#### Stored records:
-=-=-=-=-
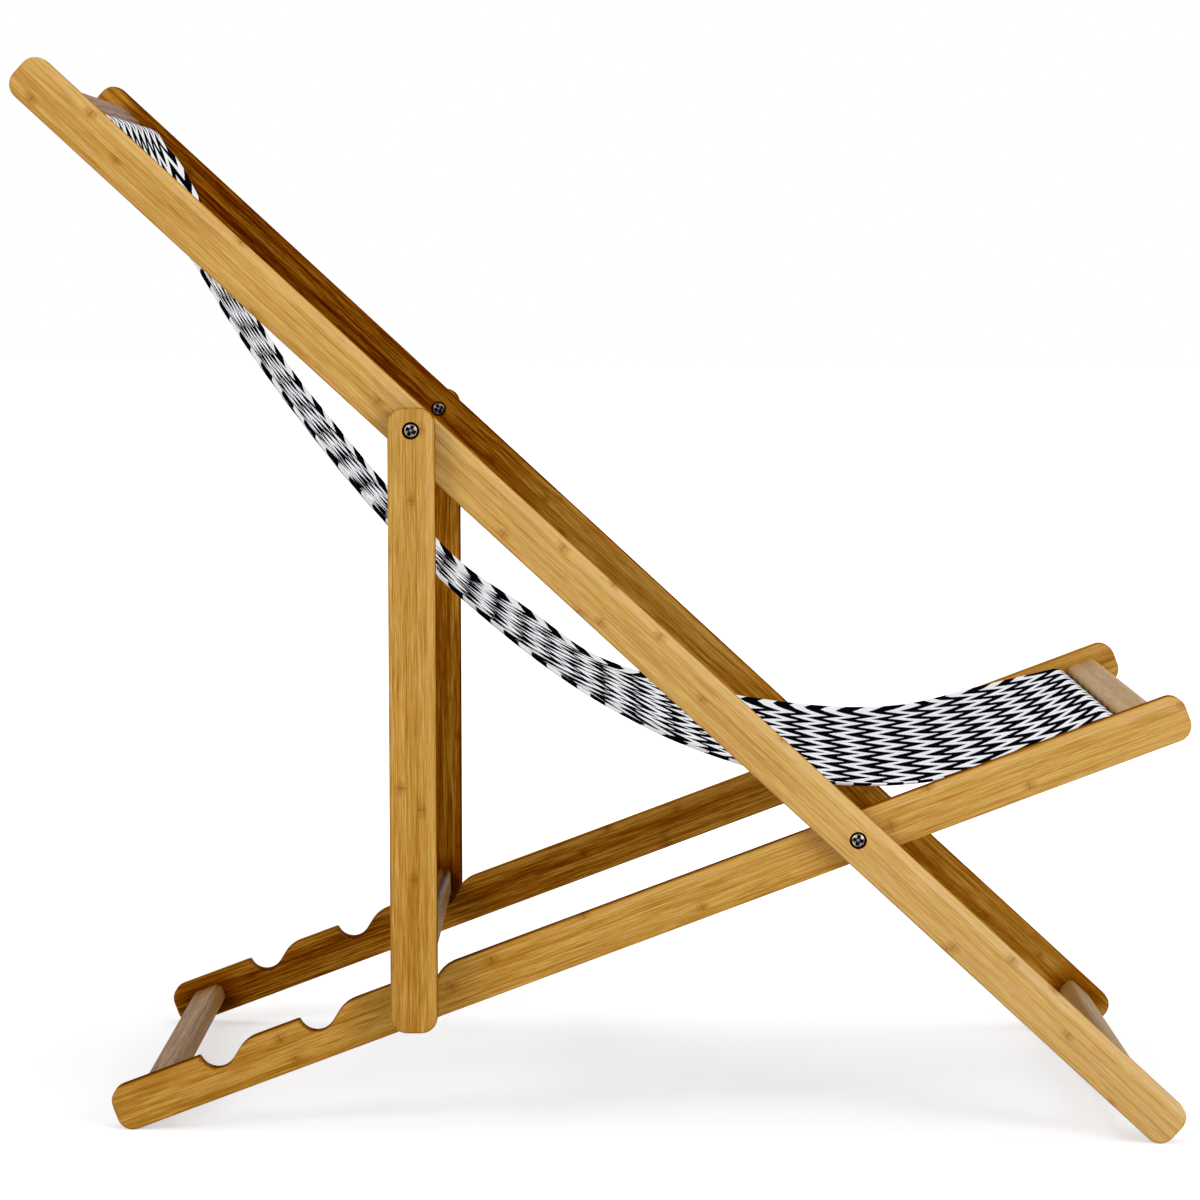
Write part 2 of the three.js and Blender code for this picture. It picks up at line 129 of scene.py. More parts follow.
def face_outwards(piece):
    """A closed mesh gets all its faces turned outwards."""
    work = bmesh.new()
    work.from_mesh(piece.data)
    bmesh.ops.recalc_face_normals(work, faces=work.faces)
    work.to_mesh(piece.data)
    work.free()
    piece.data.update()


def grid_faces(rows, columns, close_columns=False, start=0):
    """Quads between the neighbours of a grid of rows x columns points, as an index array."""
    across = np.arange(columns if close_columns else columns - 1)
    R, C = np.meshgrid(np.arange(rows - 1), across, indexing="ij")
    low, high, beside = R * columns, (R + 1) * columns, (C + 1) % columns
    quads = np.stack([low + C, low + beside, high + beside, high + C], -1)
    return quads.reshape(-1, 4) + start


# ---- outlines: closed lines of X and Z in a frame's own directions ----

def arc(x, z, radius, start, end, steps):
    """Points of a circle about (x, z) from one angle to another, both in degrees."""
    angle = np.radians(np.linspace(start, end, steps))
    return np.stack([x + radius * np.cos(angle), z + radius * np.sin(angle)], 1)


def board_outline(x_from, x_to, z_from, z_to, radius, steps=9):
    """A rectangle with round corners, counterclockwise."""
    return np.concatenate([
        arc(x_to - radius, z_from + radius, radius, -90, 0, steps),
        arc(x_to - radius, z_to - radius, radius, 0, 90, steps),
        arc(x_from + radius, z_to - radius, radius, 90, 180, steps),
        arc(x_from + radius, z_from + radius, radius, 180, 270, steps),
    ])


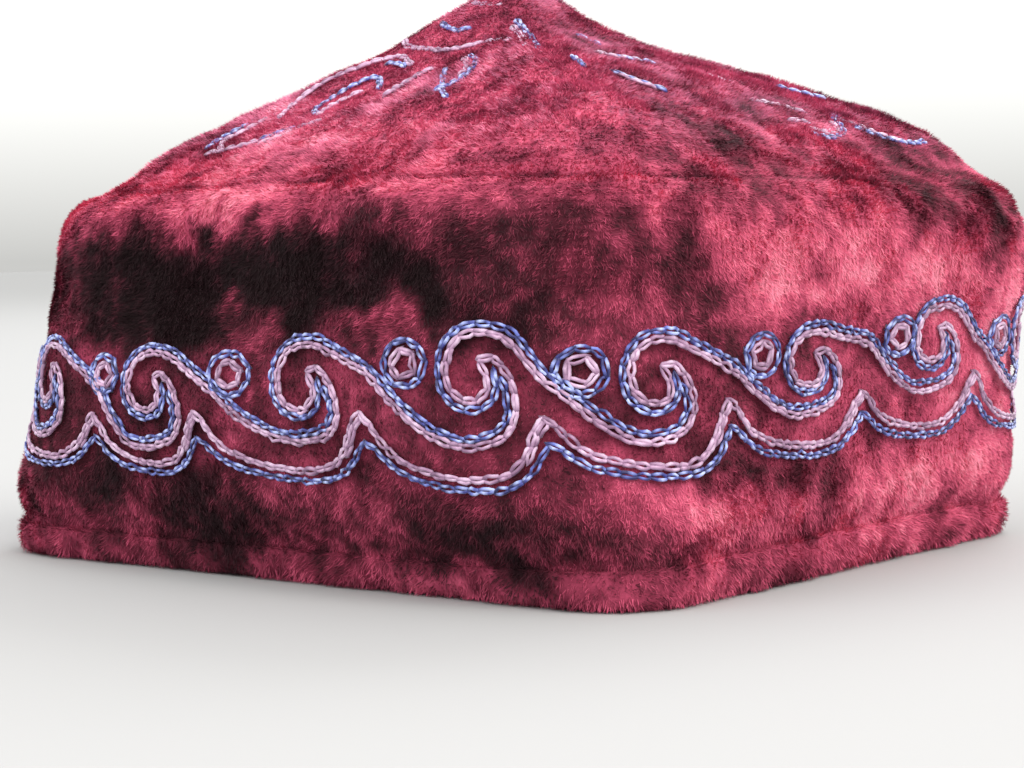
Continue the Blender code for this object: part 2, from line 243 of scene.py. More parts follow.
# Painted sheen and shade on the crushed pile of the band and crown, in dark patches and bright ones: around,
# height in millimetres, half width in sides, half height in millimetres, and tone from -1, near black, to 1,
# bright
NAP_SHEEN_AND_SHADE = (
    (0.50, 88, 0.62, 20.0, 0.75), (0.95, 80, 0.20, 14.0, 0.06), (0.42, 73, 0.26, 7.0, 0.45),
    (0.80, 74, 0.20, 6.0, 0.14), (1.45, 74, 0.30, 8.0, 0.40), (1.50, 88, 0.62, 19.0, 0.36),
    (2.50, 88, 0.62, 20.0, 0.45), (3.50, 88, 0.62, 20.0, 0.50), (0.31, 51, 0.165, 9.5, -1.30),
    (0.40, 49, 0.06, 5.0, -0.5), (0.66, 53, 0.19, 8.0, -1.25), (0.56, 50, 0.10, 4.0, -0.8),
    (0.91, 53, 0.10, 9.5, -0.60), (0.80, 50, 0.06, 5.0, -0.5), (0.12, 54, 0.06, 9.0, -0.4),
    (0.26, 16, 0.06, 5.0, -0.9), (0.43, 11, 0.09, 6.5, -0.95), (0.56, 12, 0.06, 5.0, 0.1),
    (0.83, 10, 0.13, 5.5, -0.6), (1.15, 54, 0.05, 7.0, -0.5), (1.28, 18.5, 0.07, 3.0, -0.4),
    (1.21, 12, 0.13, 4.5, 0.75), (1.84, 14, 0.12, 12.0, 0.75), (1.90, 42, 0.09, 10.0, 0.60),
    (1.10, 4, 0.16, 4.5, 0.45), (1.05, 6, 0.08, 3.0, -0.2), (1.80, 58, 0.05, 9.0, -0.45),
    (1.80, 66, 0.12, 2.5, -0.45), (1.66, 61, 0.06, 3.0, -0.6), (1.27, 63, 0.06, 5.0, -0.5),
    (1.08, 67, 0.14, 4.0, 0.45), (1.25, 75, 0.07, 4.5, -0.9), (1.18, 80, 0.04, 3.5, -0.5),
    (1.42, 70, 0.14, 2.5, -0.35), (1.68, 73, 0.14, 4.0, -0.55), (0.29, 65, 0.19, 3.6, 0.55),
    (0.45, 62, 0.05, 3.0, 0.9), (0.25, 58, 0.05, 3.0, -0.4), (0.66, 62, 0.05, 2.5, 0.5),
    (0.05, 62, 0.08, 9.0, 0.6), (0.60, 66, 0.20, 2.6, 0.6), (0.85, 66, 0.14, 3.0, 0.3),
    (1.47, 53, 0.24, 9.5, 1.05), (1.26, 60, 0.09, 6.0, 0.60), (1.08, 56, 0.07, 10.0, -0.25),
    (1.70, 46, 0.16, 8.0, 0.95), (1.30, 47, 0.10, 3.5, 0.6), (1.11, 15, 0.12, 5.0, 0.60),
    (1.36, 13, 0.05, 4.0, -0.30), (1.62, 15, 0.19, 8.5, 1.0), (1.42, 10, 0.18, 5.0, 0.5),
    (1.78, 32, 0.18, 11.0, 0.75), (1.45, 28, 0.20, 6.0, 0.25), (1.50, 3, 0.50, 3.5, 0.35),
    (0.06, 12, 0.08, 8.0, 0.12), (0.32, 14, 0.05, 4.0, 0.35), (0.66, 13, 0.05, 6.0, 0.35),
    (0.45, 21, 0.03, 2.0, 0.5), (0.16, 3, 0.34, 3.5, 0.15), (0.14, 12, 0.16, 9.0, -0.30),
    (0.60, 9, 0.12, 8.0, -0.30), (0.24, 28, 0.12, 6.0, -0.30), (0.62, 3, 0.20, 3.0, 0.35),
    (0.48, 48, 0.03, 1.6, 0.6), (0.42, 44, 0.12, 3.0, -0.4), (0.24, 44, 0.05, 3.0, -0.3),
    (0.76, 46, 0.05, 2.5, 0.75), (1.88, 38, 0.07, 14.0, 0.55), (1.62, 37, 0.24, 8.0, 0.28),
    (1.89, 62, 0.07, 12.0, 0.40), (0.80, 3, 0.10, 4.0, 0.60), (1.30, 52, 0.07, 4.0, 0.40),
    (0.45, 60.5, 0.035, 2.5, 0.60), (0.52, 72, 0.14, 4.5, -0.35), (0.56, 61, 0.04, 3.0, -0.50),
    (0.58, 86, 0.05, 6.0, -0.40), (1.48, 80, 0.07, 3.5, -0.40), (1.06, 72, 0.09, 3.0, 0.35),
    (0.66, 70, 0.06, 2.5, 0.35), (1.85, 38, 0.04, 12.0, 0.35), (1.45, 18, 0.05, 4.0, 0.40),
    (2.35, 54, 0.20, 9.0, -1.1), (2.72, 50, 0.14, 7.0, 0.8), (2.20, 14, 0.12, 6.0, 0.7),
    (2.60, 12, 0.16, 7.0, -0.9), (2.90, 15, 0.10, 6.0, 0.5), (2.50, 65, 0.30, 3.5, 0.6),
    (3.20, 53, 0.16, 8.0, 0.8), (3.55, 52, 0.20, 8.0, -1.3), (3.30, 12, 0.14, 6.0, -0.9),
    (3.70, 14, 0.16, 6.0, 0.6), (3.50, 65, 0.32, 3.5, 0.7), (3.88, 52, 0.08, 9.0, 0.4),
    (2.40, 76, 0.15, 6.0, -0.6), (3.75, 78, 0.12, 5.0, -0.6),
)


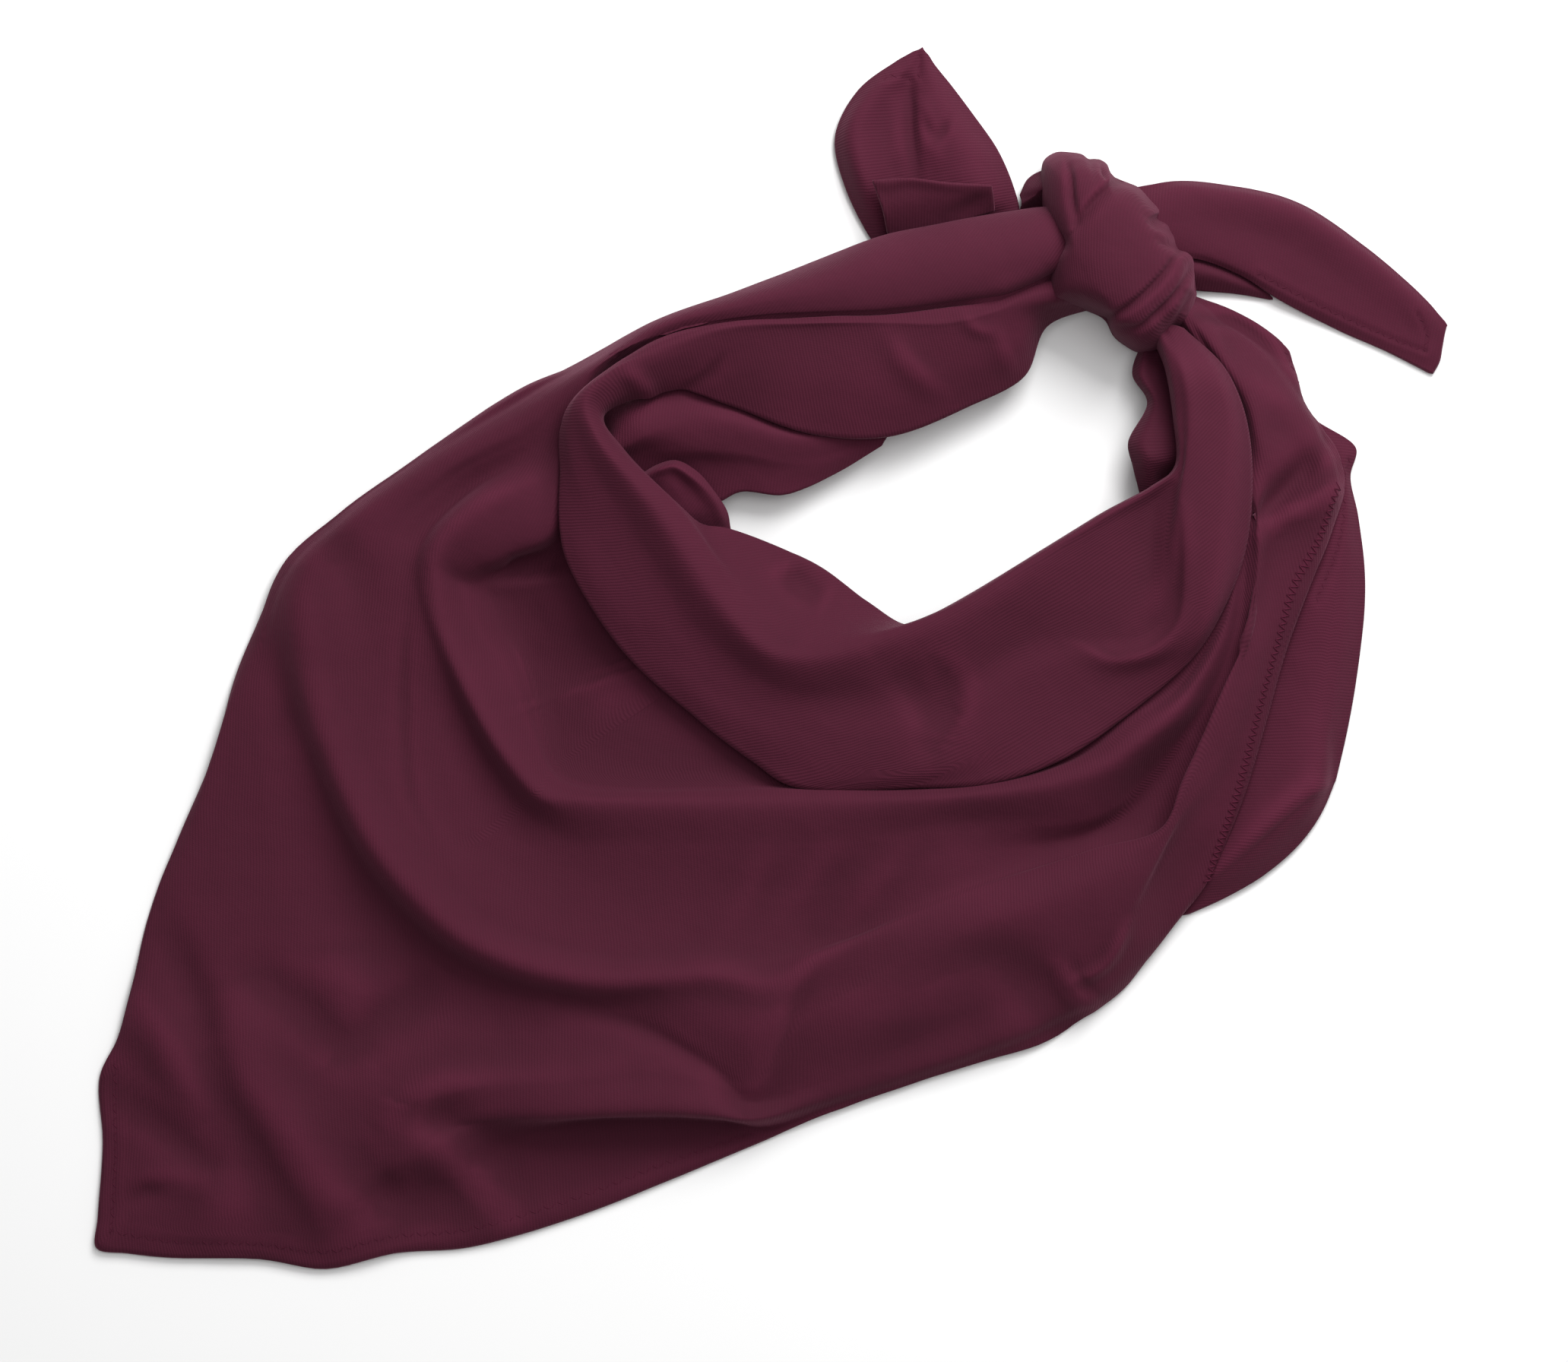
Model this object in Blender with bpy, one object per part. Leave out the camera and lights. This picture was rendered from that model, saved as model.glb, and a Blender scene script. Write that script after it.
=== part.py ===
"""A square bandana folded corner to corner and tied in a ring, laid flat on a surface.

The cloth lies in the ring's plan: x runs right, y runs away from the point, z is up, and the
surface is z = 0. Tables are in millimetres and the model is in metres. A fold's row holds
(station, x, y, height), and stations run along the cloth from one side of the knot, round the
ring, to the other. Heights are of the cloth's upper face.
"""

import bmesh
import bpy
import numpy as np

MM = 0.001
WALL = 1.8  # a double layer of cotton twill, with its loft
LYING = 1.8  # upper face of cloth that lies on the surface
LEAST_WALL = 0.7  # of cloth inside a tight fold
WALL_EASING_STEPS = 8
KNOT_GAP = 0.4  # clearance between the knot and the cloth that runs into it
CLOTH_COLOUR = (0.075, 0.015, 0.034, 1.0)
CLOTH_ROUGHNESS = 0.9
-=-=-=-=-
#### What to do:
Lines from the beginning of the data above through the line containing "piece.data.update()" are to be returned exactly, and no others.

#### Task response:
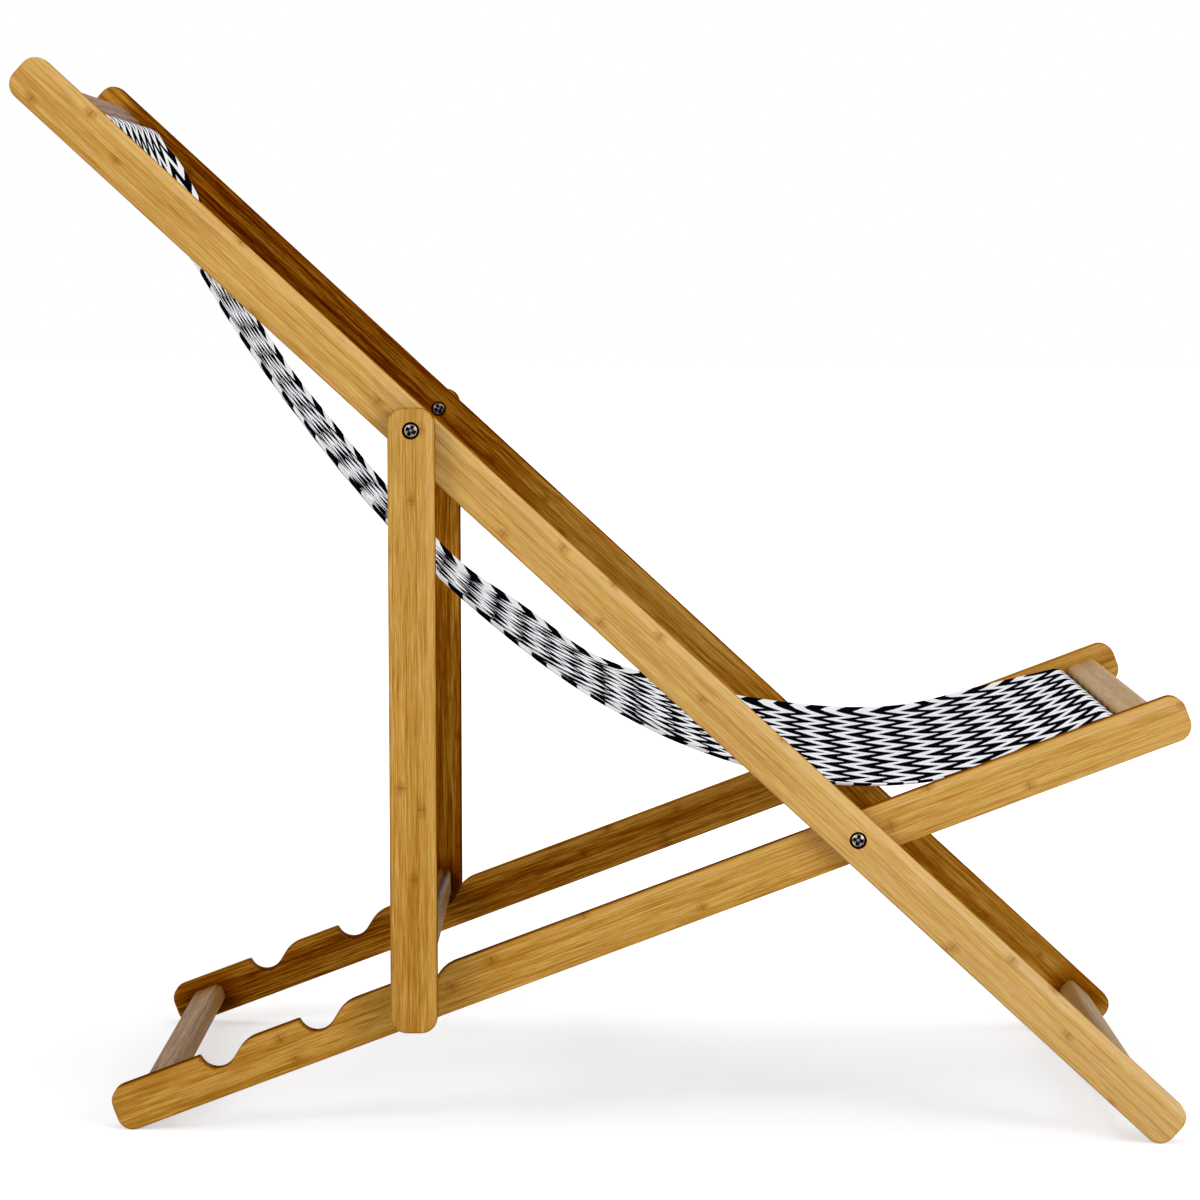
Write part 2 of the three.js and Blender code for this picture. It picks up at line 129 of scene.py. More parts follow.
def face_outwards(piece):
    """A closed mesh gets all its faces turned outwards."""
    work = bmesh.new()
    work.from_mesh(piece.data)
    bmesh.ops.recalc_face_normals(work, faces=work.faces)
    work.to_mesh(piece.data)
    work.free()
    piece.data.update()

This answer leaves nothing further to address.